Some transportation experts consider a dedicated lane a prerequisite to achieving “rapid” status. “If it doesn’t have a dedicated lane, it’s not BRT,” asserts the Eno Center’s Lewis. Roshdieh responds that the Federal Transit Administration recognizes a line as BRT “as long as you have about one-third of the corridor as a dedicated lane.” He adds, “As far as I know, the only 100 percent dedicated-lane BRT is the Orange Line in Los Angeles,” while acknowledging that, to the extent a BRT line is in a dedicated lane, “the more effective and attractive…it’s going to be.”
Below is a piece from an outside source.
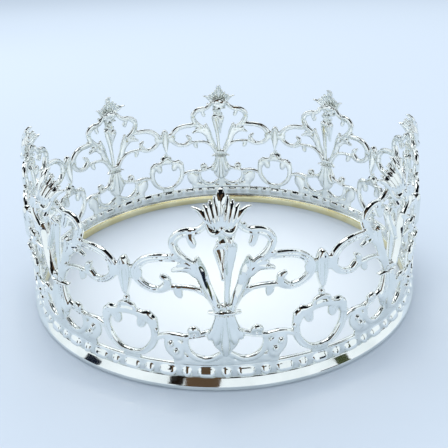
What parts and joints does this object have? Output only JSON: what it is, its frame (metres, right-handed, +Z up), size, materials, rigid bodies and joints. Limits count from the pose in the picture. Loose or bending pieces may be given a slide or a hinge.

The county’s transportation department is studying a detailed proposal by Sean Emerson, Hucker’s transportation aide, to eventually add a dedicated Route 29 BRT lane inside the Beltway by utilizing the existing center median. Elrich, while a member of the county council, advocated a similar move during planning for the line. “We’re not calling the Route 29 system a BRT because there’s not a dedicated lane south” of the junction of Route 29 and New Hampshire Avenue, Elrich says. As it launches, the new service is being branded as the “FLASH.”
Hogan boasts that the state’s proposed network of toll lanes along I-495 and I-270 would be built “at no cost to the taxpayer” via the P3 process; the concessionaire would be “paid” through toll revenues. Elrich faces the challenge of finding a way to finance the county’s proposed network of 10 BRT lines. “If you could figure out a decent financing scheme, I would try to do this in the space of five to 10 years,” Elrich says. The cost of the Route 29 BRT is pegged at about $30 million, with about one-third coming from a federal grant (that doesn’t include the possible addition later of a dedicated lane). The Veirs Mill BRT is pegged at up to $70 million.